= Exercise description =
Every line in the listing below from the one with "build_body(charcoal, heather, loop_lining)" through the one with "return part_box(node)[1]" is to be reproduced exactly, both ends included; leave out the rest.

Data extracted from a collection
——————————

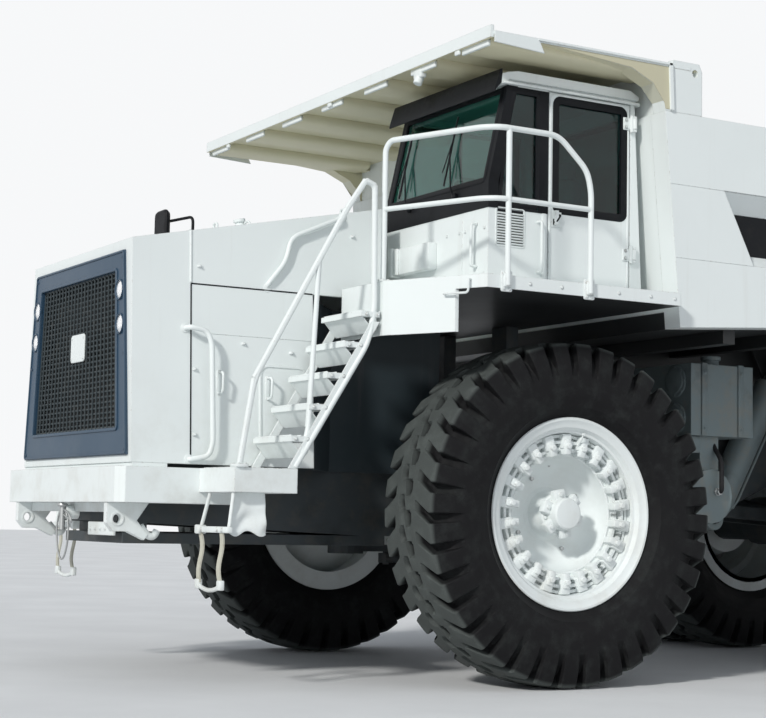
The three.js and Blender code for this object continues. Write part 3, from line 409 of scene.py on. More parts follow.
# ---------------------------------------------------------------- node materials
class Finish:
    """A node material on one Principled shader. Sockets take a value, a colour or another node's output."""

    def __init__(self, name, **shader):
        self.material = bpy.data.materials.new(name)
        self.material.use_nodes = True
        self.tree = self.material.node_tree
        self.shader = self.tree.nodes["Principled BSDF"]
        self.place = self.add("ShaderNodeTexCoord").outputs["Object"]
        self.set(self.shader, shader)

    def set(self, node, sockets):
        for key, value in sockets.items():
            socket = node.inputs[key if isinstance(key, int) else key.replace("_", " ")]
            if isinstance(value, bpy.types.NodeSocket):
                self.tree.links.new(value, socket)
                continue
            if socket.type == "RGBA" and len(value) == 3:
                value = (*value, 1.0)
            socket.default_value = value

    def done(self, **shader):
        """Sets or links the last sockets of the shader and gives the material."""
        self.set(self.shader, shader)
        return self.material

    def add(self, kind, settings=(), out=None, **sockets):
        node = self.tree.nodes.new(kind)
        for key, value in dict(settings).items():
            setattr(node, key, value)
        self.set(node, sockets)
        return node if out is None else node.outputs[out]

    def noise(self, scale, detail=4.0, rough=0.55, stretch=None):
        """Noise value, optionally on coordinates stretched by three factors."""
        place = self.place
        if stretch is not None:
            place = self.add("ShaderNodeMapping", out="Vector", Vector=place, Scale=stretch)
        return self.add("ShaderNodeTexNoise", out="Fac", Vector=place, Scale=scale, Detail=detail,
            Roughness=rough)

    def ramp(self, value, low, high):
        """0 below low, 1 above high, smooth between."""
        node = self.add("ShaderNodeMapRange", {"interpolation_type": "SMOOTHSTEP"}, Value=value)
        node.inputs["From Min"].default_value = low
        node.inputs["From Max"].default_value = high
        return node.outputs["Result"]

    def span(self, value, low, high):
        """0 to 1 mapped to low to high."""
        node = self.add("ShaderNodeMapRange", Value=value)
        node.inputs["To Min"].default_value = low
        node.inputs["To Max"].default_value = high
        return node.outputs["Result"]

    def maths(self, operation, a, b=0.0):
        node = self.add("ShaderNodeMath", {"operation": operation})
        self.set(node, {0: a, 1: b})
        return node.outputs[0]

    def times(self, a, b):
        return self.maths("MULTIPLY", a, b)

    def most(self, a, b):
        return self.maths("MAXIMUM", a, b)

    def rest(self, a):
        """One less the value."""
        return self.maths("SUBTRACT", 1.0, a)

    def mix(self, amount, a, b):
        node = self.add("ShaderNodeMix", {"data_type": "RGBA"})
        self.set(node, {0: amount, 6: a, 7: b})
        return node.outputs[2]

    def bump(self, height, strength=0.3, distance=0.002, normal=None):
        node = self.add("ShaderNodeBump", Height=height, Strength=strength, Distance=distance)
        if normal is not None:
            self.set(node, {"Normal": normal})
        return node.outputs["Normal"]

    def edge(self, radius):
        """Normal rounded over each edge, and how far it leans from the face's own normal there."""
        soft = self.add("ShaderNodeBevel", {"samples": 4}, out="Normal", Radius=radius)
        flat = self.add("ShaderNodeNewGeometry").outputs["Normal"]
        lean = self.add("ShaderNodeVectorMath", {"operation": "DOT_PRODUCT"})
        self.set(lean, {0: soft, 1: flat})
        return soft, self.ramp(self.rest(lean.outputs["Value"]), 0.02, 0.22)

    def height(self):
        """Height above the ground, in metres."""
        return self.add("ShaderNodeSeparateXYZ", out="Z", Vector=self.place)


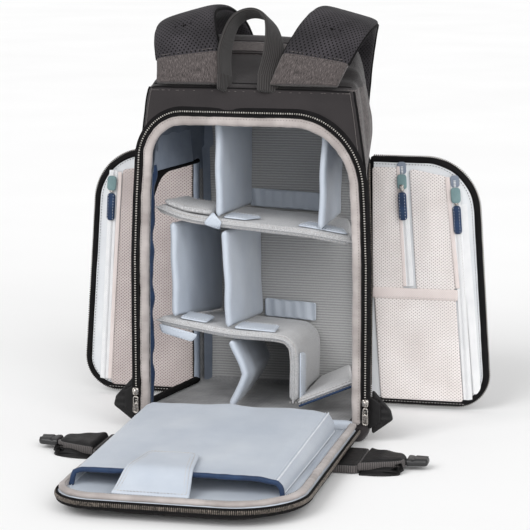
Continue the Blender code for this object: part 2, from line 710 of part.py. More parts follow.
def main():
    clear_scene()
    charcoal = finish("charcoal_nylon", (0.045, 0.043, 0.045), 0.75)
    heather = finish("heather_weave", (0.15, 0.13, 0.125), 0.9)
    black = finish("black_nylon", (0.015, 0.014, 0.015), 0.7)
    air_mesh = finish("air_mesh", (0.025, 0.024, 0.026), 0.95)
    webbing = finish("webbing", (0.035, 0.034, 0.035), 0.85)
    binding = finish("padded_binding", (0.62, 0.55, 0.53), 0.85)
    loop_lining = finish("ribbed_loop_lining", (0.28, 0.29, 0.27), 0.95)
    velvet = finish("divider_velvet", (0.40, 0.40, 0.37), 0.95)
    satin = finish("satin_lining", (0.50, 0.56, 0.66), 0.5)
    navy = finish("navy_trim", (0.03, 0.065, 0.14), 0.8)
    pale_mesh = finish("pale_mesh", (0.66, 0.58, 0.56), 0.85)
    white = finish("white_zip", (0.80, 0.81, 0.83), 0.6)
    bronze = finish("bronze_coil", (0.08, 0.075, 0.07), 0.4, 0.6)
    silver = finish("silver_metal", (0.62, 0.61, 0.60), 0.25, 1.0)
    plastic = finish("black_plastic", (0.02, 0.02, 0.022), 0.35)

    build_body(charcoal, heather, loop_lining)
    build_opening_edge(binding, black)
    build_front_pocket(heather)
    build_strap_anchors(black)
    build_dividers(velvet, satin)
    flap_axis = joint_axis("axis_flap", (0.0, FLAP_AXIS_Y, FLAP_AXIS_Z))
    build_flap(flap_axis, black, air_mesh, binding, bronze, satin, navy)
    build_sleeve_tab(flap_axis, satin)
    build_belts(flap_axis, black, plastic)
    door_axes = build_doors(charcoal, black, pale_mesh)
    build_pocket_zips(door_axes, white, silver, navy)
    build_main_sliders(silver)
    build_straps(air_mesh, plastic)
    build_handle(webbing)


main()
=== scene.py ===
import math

import bmesh
import bpy
import numpy as np
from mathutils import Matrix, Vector, noise
from mathutils.bvhtree import BVHTree


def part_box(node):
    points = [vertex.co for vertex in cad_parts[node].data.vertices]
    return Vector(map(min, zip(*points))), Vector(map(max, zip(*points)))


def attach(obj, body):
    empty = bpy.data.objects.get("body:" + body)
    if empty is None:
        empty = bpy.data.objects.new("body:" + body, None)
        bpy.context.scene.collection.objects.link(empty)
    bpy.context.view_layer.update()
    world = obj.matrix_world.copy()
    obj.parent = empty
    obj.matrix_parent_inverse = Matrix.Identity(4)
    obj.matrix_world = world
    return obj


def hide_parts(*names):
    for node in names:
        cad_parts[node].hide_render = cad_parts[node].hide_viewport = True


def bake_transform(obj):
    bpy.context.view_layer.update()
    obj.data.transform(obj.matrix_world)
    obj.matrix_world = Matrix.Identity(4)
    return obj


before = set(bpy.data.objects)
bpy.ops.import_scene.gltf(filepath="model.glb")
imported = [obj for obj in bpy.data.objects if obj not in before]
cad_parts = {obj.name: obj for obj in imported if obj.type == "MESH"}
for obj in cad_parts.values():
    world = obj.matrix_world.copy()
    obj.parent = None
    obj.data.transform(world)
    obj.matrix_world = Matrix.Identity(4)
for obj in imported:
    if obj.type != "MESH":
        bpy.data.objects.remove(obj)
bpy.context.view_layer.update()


def low(node):
    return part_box(node)[0]


def high(node):
    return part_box(node)[1]


# Main sizes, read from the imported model
NEAR_Y = low("side_post_left").y
FAR_Y = high("front_panel").y
SEAM_Z = high("back_band").z
SIDE_TOP = low("hood_side_left").z
BASE_TOP = high("base_panel").z
POST_FAR_Y = high("side_post_left").y
TRIM_WIDTH = 0.0115
OPENING_HALF = high("opening_trim").x - TRIM_WIDTH
OPENING_TOP = high("opening_trim").z - TRIM_WIDTH
OPENING_RADII = (0.070, 0.040)
WALL = 0.008
FLAP_Y = high("flap_panel").y + 0.004
FLAP_Z = high("flap_panel").z
FLAP_HALF = high("flap_panel").x
FLAP_LENGTH = FLAP_Y - low("flap_panel").y
FLAP_THICKNESS = FLAP_Z - low("flap_panel").z
FLAP_RADII = (0.082, 0.050)
DOOR_X = 0.112
DOOR_FACE = low("door_panel_right").y
DOOR_THICKNESS = high("door_panel_right").y - DOOR_FACE
DOOR_LOW = low("door_panel_right").z
DOOR_TOP = high("door_panel_right").z
DOOR_END = high("door_panel_right").x - DOOR_X
DOOR_TOP_END = 0.138
SHELF_NEAR = low("shelf_upper").y
SHELF_FAR = high("shelf_upper").y
SIDES = ((-1, "left"), (1, "right"))
X, Y, Z = np.eye(3)
SHARP = 0.0001  # radius of a corner that stays sharp


# Curves

def rows_of(points):
    return np.asarray([tuple(p) for p in points], float)


def smooth(points, steps=14):
    """Catmull-Rom curve through the points."""
    given = rows_of(points)
    ends = np.vstack([2 * given[0] - given[1], given, 2 * given[-1] - given[-2]])
    parts = []
    for a, b, c, d in zip(ends, ends[1:], ends[2:], ends[3:]):
        t = np.linspace(0, 1, steps, endpoint=False)[:, None]
        parts.append(0.5 * (2 * b + (c - a) * t + (2 * a - 5 * b + 4 * c - d) * t ** 2
                            + (3 * b - a - 3 * c + d) * t ** 3))
    return np.vstack(parts + [given[-1:]])


def lengths(path):
    steps = np.linalg.norm(np.diff(path, axis=0), axis=1)
    return np.concatenate([[0.0], np.cumsum(steps)])


def evenly(path, step=None, count=None):
    """The same line with points at equal distances."""
    path = rows_of(path)
    along = lengths(path)
    if count is None:
        count = max(2, int(round(along[-1] / step)) + 1)
    marks = np.linspace(0, along[-1], count)
    return np.stack([np.interp(marks, along, path[:, k]) for k in range(path.shape[1])], axis=1)


def loop_of(outline, step=None, count=None):
    """A closed outline as a line with points at equal distances."""
    return evenly(outline + outline[:1], step, count)


def unit(vectors):
    vectors = np.asarray(vectors, float)
    return vectors / np.maximum(np.linalg.norm(vectors, axis=-1, keepdims=True), 1e-12)


def tangents(path):
    return unit(np.gradient(path, axis=0))


def square_to(vectors, along):
    """Unit vectors without their part that runs along a line."""
    return unit(vectors - along * np.sum(vectors * along, axis=1, keepdims=True))


def rounded(corners, radii, steps=10):
    """Closed 2-D outline with true arcs at its corners; radii is one number or one for each."""
    points = []
    for index, (corner, radius) in enumerate(zip(corners, np.broadcast_to(radii, len(corners)))):
        here = Vector(corner)
        before = (Vector(corners[index - 1]) - here).normalized()
        after = (Vector(corners[(index + 1) % len(corners)]) - here).normalized()
        half = before.angle(after) / 2
        centre = here + (before + after).normalized() * (radius / math.sin(half))
        start = here + before * (radius / math.tan(half)) - centre
        end = here + after * (radius / math.tan(half)) - centre
        first = math.atan2(start.y, start.x)
        turn = math.atan2(start.x * end.y - start.y * end.x, start.dot(end))
        for angle in first + turn * np.arange(steps + 1) / steps:
            points.append((centre.x + radius * math.cos(angle),
                           centre.y + radius * math.sin(angle)))
    return points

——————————

= Reply to the exercise =
    build_body(charcoal, heather, loop_lining)
    build_opening_edge(binding, black)
    build_front_pocket(heather)
    build_strap_anchors(black)
    build_dividers(velvet, satin)
    flap_axis = joint_axis("axis_flap", (0.0, FLAP_AXIS_Y, FLAP_AXIS_Z))
    build_flap(flap_axis, black, air_mesh, binding, bronze, satin, navy)
    build_sleeve_tab(flap_axis, satin)
    build_belts(flap_axis, black, plastic)
    door_axes = build_doors(charcoal, black, pale_mesh)
    build_pocket_zips(door_axes, white, silver, navy)
    build_main_sliders(silver)
    build_straps(air_mesh, plastic)
    build_handle(webbing)


main()
=== scene.py ===
import math

import bmesh
import bpy
import numpy as np
from mathutils import Matrix, Vector, noise
from mathutils.bvhtree import BVHTree


def part_box(node):
    points = [vertex.co for vertex in cad_parts[node].data.vertices]
    return Vector(map(min, zip(*points))), Vector(map(max, zip(*points)))


def attach(obj, body):
    empty = bpy.data.objects.get("body:" + body)
    if empty is None:
        empty = bpy.data.objects.new("body:" + body, None)
        bpy.context.scene.collection.objects.link(empty)
    bpy.context.view_layer.update()
    world = obj.matrix_world.copy()
    obj.parent = empty
    obj.matrix_parent_inverse = Matrix.Identity(4)
    obj.matrix_world = world
    return obj


def hide_parts(*names):
    for node in names:
        cad_parts[node].hide_render = cad_parts[node].hide_viewport = True


def bake_transform(obj):
    bpy.context.view_layer.update()
    obj.data.transform(obj.matrix_world)
    obj.matrix_world = Matrix.Identity(4)
    return obj


before = set(bpy.data.objects)
bpy.ops.import_scene.gltf(filepath="model.glb")
imported = [obj for obj in bpy.data.objects if obj not in before]
cad_parts = {obj.name: obj for obj in imported if obj.type == "MESH"}
for obj in cad_parts.values():
    world = obj.matrix_world.copy()
    obj.parent = None
    obj.data.transform(world)
    obj.matrix_world = Matrix.Identity(4)
for obj in imported:
    if obj.type != "MESH":
        bpy.data.objects.remove(obj)
bpy.context.view_layer.update()


def low(node):
    return part_box(node)[0]


def high(node):
    return part_box(node)[1]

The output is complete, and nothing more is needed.